------ Dataset extract ------

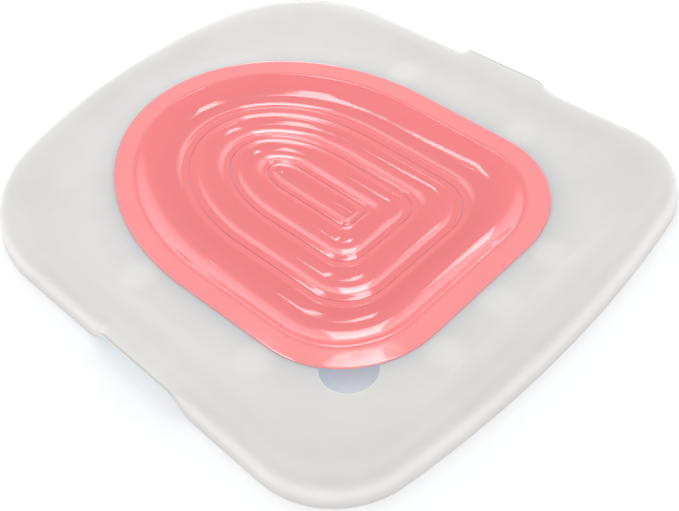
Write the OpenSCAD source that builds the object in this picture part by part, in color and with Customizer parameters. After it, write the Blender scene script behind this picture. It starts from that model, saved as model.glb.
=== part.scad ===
// Cat toilet training tray: a frosted plate that lies on a toilet bowl, and a thin formed litter insert
// whose rings are cut out one after another. Millimetres, +Z up, resting on z = 0.
// +Y points to the round end of the D-shaped opening, the flat end faces -Y.

/* [Plate] */
// Overall width of the plate
plate_w = 360; // [330:1:390]
// Overall length of the plate
plate_l = 405; // [375:1:430]
// Height of the plate from the skirt's edge to the top of the shoulder
plate_h = 16; // [14:0.5:20]
// Wall thickness of the plate
plate_t = 2; // [1.6:0.1:2.4]
// Height of the ledge that carries the insert
ledge_z = 13; // [12:0.5:13]
// Radius of the long curve across the flat end
flat_end_r = 790; // [600:10:1200]
// Radius of the corners at the flat end
flat_corner_r = 61; // [50:1:75]
// Radius of the corners at the round end
round_corner_r = 100; // [85:1:110]
// Radius of the curve across the round end
round_end_r = 374; // [330:1:420]
// Taper of each long side towards the round end, in degrees
side_taper = 2.3; // [1.5:0.1:3]
// Distance from the plate's edge to the crest of its shoulder
shoulder_in = 13; // [12:0.5:15]

/* [Finger edges] */
// How far a finger edge, where the skirt is left out, stands beyond the side
grip_out = 0.85; // [0:0.05:1]
// Where the skirt ends, at the flat-end side of a finger edge
grip_y0 = -70; // [-80:1:-60]
// Length over which the skirt rises at that side
grip_soft = 20; // [12:1:25]
// Where the skirt's lower edge ends, at the round-end side of a finger edge
grip_y1 = 29; // [24:1:34]
// Where the finger edge is level, at the round-end side
grip_level = 9; // [4:1:12]
// How much further along the skirt's lower edge is cut than the shoulder
grip_slant = 11; // [6:1:12]

/* [Finger notch] */
// Diameter of the notch that lets a finger under the insert
notch_d = 36; // [28:1:40]
// Distance of the notch's centre from the middle line
notch_x = 96; // [94:0.5:98]
// Distance of the notch's centre from the plate's middle, towards the flat end
notch_y = 120; // [118:0.5:122]

/* [Insert] */
// Half width of the opening in the plate
opening_w = 105; // [104:0.5:107]
// Half width of the insert's flange
flange_w = 116; // [114:0.5:118]
// Sheet thickness of the insert
sheet_t = 0.8; // [0.6:0.1:1]
// Depth of the outer channel below the flange
pan_depth = 8; // [7:0.25:9]
// Half width of the cut line on the outer ridge
cut_1 = 64.3; // [63:0.1:66]
// Half width of the cut line on the middle ridge
cut_2 = 36.7; // [36:0.1:38]
// Half width of the cut line on the inner ridge
cut_3 = 11.1; // [10.5:0.1:12]
// Width of each cut line
cut_gap = 0.3; // [0.3:0.05:0.4]

/* [Pads] */
// Diameter of the anti-slip pads
pad_d = 21; // [14:0.5:21]
// Thickness of the anti-slip pads
pad_t = 3; // [2:0.5:4]
// Distance of the side pads from the middle line
pad_side_x = 128; // [127:0.5:128]

/* [Hidden] */

frost = [0.87, 0.87, 0.86];
coral = [0.98, 0.55, 0.58];
foam = [0.96, 0.96, 0.94];

// Numbers of steps along half of an outline
n_end = 5;
n_corner = 8;
n_round = 9;
n_tip = 6;

// Where the seat of the plate meets its rising band
crease_w = 140;
// Places of the pads along the plate
pad_back_y = -155;
pad_back_x = 51;
pad_side_back_y = -72;
pad_side_front_y = 33;

// ---- Outlines ------------------------------------------------------------------------------------
// Every outline is a list of [x, y] that starts at the middle of the flat end and runs anticlockwise.
// The plate's outlines and its opening hold the same number of points, so that they can be joined.

function mirrored(half) =
    concat(half, [for (i = [len(half) - 2 : -1 : 1]) [-half[i][0], half[i][1]]]);

// Places along the long side of the plate, close together where a finger edge begins and ends
grip_steps = 5;
side_y = concat([-100],
                [for (i = [0 : grip_steps]) grip_y0 + grip_soft * i / grip_steps],
                [-15],
                [for (i = [0 : grip_steps]) grip_level + (grip_y1 - grip_level) * i / grip_steps],
                [55]);
n_side = len(side_y) + 1;

// The plate's outline moved inwards by s: a long arc, a corner arc, a tapered side, a corner arc, an arc
function plate_half(s) =
    let (l = plate_l / 2 - s, w = plate_w / 2 - s,
         R1 = flat_end_r - s, r1 = flat_corner_r - s, R2 = round_end_r - s, r2 = round_corner_r - s,
         a1 = asin((w - r1) / (R1 - r1)),
         c1 = [w - r1, -l + R1 - (R1 - r1) * cos(a1)],
         reach = c1[0] * cos(side_taper) + c1[1] * sin(side_taper) + r1,
         a2 = asin((reach - r2 - (l - R2) * sin(side_taper)) / (R2 - r2)) - side_taper,
         c2 = [(R2 - r2) * sin(a2), l - R2 + (R2 - r2) * cos(a2)])
    concat(
        [for (i = [0 : n_end - 1]) let (a = a1 * i / n_end) [R1 * sin(a), -l + R1 - R1 * cos(a)]],
        [for (i = [0 : n_corner]) let (a = a1 + (90 + side_taper - a1) * i / n_corner)
            c1 + r1 * [sin(a), -cos(a)]],
        [for (y = side_y) [(reach - y * sin(side_taper)) / cos(side_taper), y]],
        [for (i = [0 : n_round - 1]) let (a = side_taper + (90 - a2 - side_taper) * i / n_round)
            c2 + r2 * [cos(a), sin(a)]],
        [for (i = [0 : n_tip]) let (a = a2 * (1 - i / n_tip)) [R2 * sin(a), l - R2 + R2 * cos(a)]]);

function plate_outline(s) = mirrored(plate_half(s));

// The nested D shapes, by half width: flat end, round end, corner radius, start of the round end
d_flat = [[0, 31], [5, 33], [11.1, 38], [36.7, 62.5], [64.3, 91], [86, 110], [101.5, 125], [116, 141.4],
          [140, 166]];
d_tip = [[0, 32], [5, 37], [11.1, 43], [36.7, 73], [64.3, 103.5], [86, 125], [101.5, 140], [116, 155.5],
         [140, 169]];
d_corner = [[0, 0], [5, 3], [11.1, 6], [36.7, 17], [64.3, 32], [86, 46], [101.5, 57], [116, 70],
            [140, 88]];
d_start = [[0, 25], [11.1, 20], [36.7, 8], [64.3, 8], [101.5, 5], [140, 5]];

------

• _Required task_: Write the listing out again, exactly as it reads.

• _Right answer_:
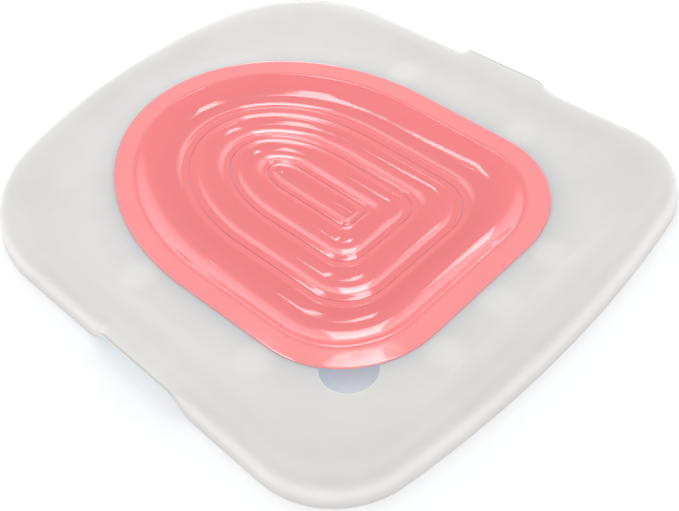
Write the OpenSCAD source that builds the object in this picture part by part, in color and with Customizer parameters. After it, write the Blender scene script behind this picture. It starts from that model, saved as model.glb.
=== part.scad ===
// Cat toilet training tray: a frosted plate that lies on a toilet bowl, and a thin formed litter insert
// whose rings are cut out one after another. Millimetres, +Z up, resting on z = 0.
// +Y points to the round end of the D-shaped opening, the flat end faces -Y.

/* [Plate] */
// Overall width of the plate
plate_w = 360; // [330:1:390]
// Overall length of the plate
plate_l = 405; // [375:1:430]
// Height of the plate from the skirt's edge to the top of the shoulder
plate_h = 16; // [14:0.5:20]
// Wall thickness of the plate
plate_t = 2; // [1.6:0.1:2.4]
// Height of the ledge that carries the insert
ledge_z = 13; // [12:0.5:13]
// Radius of the long curve across the flat end
flat_end_r = 790; // [600:10:1200]
// Radius of the corners at the flat end
flat_corner_r = 61; // [50:1:75]
// Radius of the corners at the round end
round_corner_r = 100; // [85:1:110]
// Radius of the curve across the round end
round_end_r = 374; // [330:1:420]
// Taper of each long side towards the round end, in degrees
side_taper = 2.3; // [1.5:0.1:3]
// Distance from the plate's edge to the crest of its shoulder
shoulder_in = 13; // [12:0.5:15]

/* [Finger edges] */
// How far a finger edge, where the skirt is left out, stands beyond the side
grip_out = 0.85; // [0:0.05:1]
// Where the skirt ends, at the flat-end side of a finger edge
grip_y0 = -70; // [-80:1:-60]
// Length over which the skirt rises at that side
grip_soft = 20; // [12:1:25]
// Where the skirt's lower edge ends, at the round-end side of a finger edge
grip_y1 = 29; // [24:1:34]
// Where the finger edge is level, at the round-end side
grip_level = 9; // [4:1:12]
// How much further along the skirt's lower edge is cut than the shoulder
grip_slant = 11; // [6:1:12]

/* [Finger notch] */
// Diameter of the notch that lets a finger under the insert
notch_d = 36; // [28:1:40]
// Distance of the notch's centre from the middle line
notch_x = 96; // [94:0.5:98]
// Distance of the notch's centre from the plate's middle, towards the flat end
notch_y = 120; // [118:0.5:122]

/* [Insert] */
// Half width of the opening in the plate
opening_w = 105; // [104:0.5:107]
// Half width of the insert's flange
flange_w = 116; // [114:0.5:118]
// Sheet thickness of the insert
sheet_t = 0.8; // [0.6:0.1:1]
// Depth of the outer channel below the flange
pan_depth = 8; // [7:0.25:9]
// Half width of the cut line on the outer ridge
cut_1 = 64.3; // [63:0.1:66]
// Half width of the cut line on the middle ridge
cut_2 = 36.7; // [36:0.1:38]
// Half width of the cut line on the inner ridge
cut_3 = 11.1; // [10.5:0.1:12]
// Width of each cut line
cut_gap = 0.3; // [0.3:0.05:0.4]

/* [Pads] */
// Diameter of the anti-slip pads
pad_d = 21; // [14:0.5:21]
// Thickness of the anti-slip pads
pad_t = 3; // [2:0.5:4]
// Distance of the side pads from the middle line
pad_side_x = 128; // [127:0.5:128]

/* [Hidden] */

frost = [0.87, 0.87, 0.86];
coral = [0.98, 0.55, 0.58];
foam = [0.96, 0.96, 0.94];

// Numbers of steps along half of an outline
n_end = 5;
n_corner = 8;
n_round = 9;
n_tip = 6;

// Where the seat of the plate meets its rising band
crease_w = 140;
// Places of the pads along the plate
pad_back_y = -155;
pad_back_x = 51;
pad_side_back_y = -72;
pad_side_front_y = 33;

// ---- Outlines ------------------------------------------------------------------------------------
// Every outline is a list of [x, y] that starts at the middle of the flat end and runs anticlockwise.
// The plate's outlines and its opening hold the same number of points, so that they can be joined.

function mirrored(half) =
    concat(half, [for (i = [len(half) - 2 : -1 : 1]) [-half[i][0], half[i][1]]]);

// Places along the long side of the plate, close together where a finger edge begins and ends
grip_steps = 5;
side_y = concat([-100],
                [for (i = [0 : grip_steps]) grip_y0 + grip_soft * i / grip_steps],
                [-15],
                [for (i = [0 : grip_steps]) grip_level + (grip_y1 - grip_level) * i / grip_steps],
                [55]);
n_side = len(side_y) + 1;

// The plate's outline moved inwards by s: a long arc, a corner arc, a tapered side, a corner arc, an arc
function plate_half(s) =
    let (l = plate_l / 2 - s, w = plate_w / 2 - s,
         R1 = flat_end_r - s, r1 = flat_corner_r - s, R2 = round_end_r - s, r2 = round_corner_r - s,
         a1 = asin((w - r1) / (R1 - r1)),
         c1 = [w - r1, -l + R1 - (R1 - r1) * cos(a1)],
         reach = c1[0] * cos(side_taper) + c1[1] * sin(side_taper) + r1,
         a2 = asin((reach - r2 - (l - R2) * sin(side_taper)) / (R2 - r2)) - side_taper,
         c2 = [(R2 - r2) * sin(a2), l - R2 + (R2 - r2) * cos(a2)])
    concat(
        [for (i = [0 : n_end - 1]) let (a = a1 * i / n_end) [R1 * sin(a), -l + R1 - R1 * cos(a)]],
        [for (i = [0 : n_corner]) let (a = a1 + (90 + side_taper - a1) * i / n_corner)
            c1 + r1 * [sin(a), -cos(a)]],
        [for (y = side_y) [(reach - y * sin(side_taper)) / cos(side_taper), y]],
        [for (i = [0 : n_round - 1]) let (a = side_taper + (90 - a2 - side_taper) * i / n_round)
            c2 + r2 * [cos(a), sin(a)]],
        [for (i = [0 : n_tip]) let (a = a2 * (1 - i / n_tip)) [R2 * sin(a), l - R2 + R2 * cos(a)]]);

function plate_outline(s) = mirrored(plate_half(s));

// The nested D shapes, by half width: flat end, round end, corner radius, start of the round end
d_flat = [[0, 31], [5, 33], [11.1, 38], [36.7, 62.5], [64.3, 91], [86, 110], [101.5, 125], [116, 141.4],
          [140, 166]];
d_tip = [[0, 32], [5, 37], [11.1, 43], [36.7, 73], [64.3, 103.5], [86, 125], [101.5, 140], [116, 155.5],
         [140, 169]];
d_corner = [[0, 0], [5, 3], [11.1, 6], [36.7, 17], [64.3, 32], [86, 46], [101.5, 57], [116, 70],
            [140, 88]];
d_start = [[0, 25], [11.1, 20], [36.7, 8], [64.3, 8], [101.5, 5], [140, 5]];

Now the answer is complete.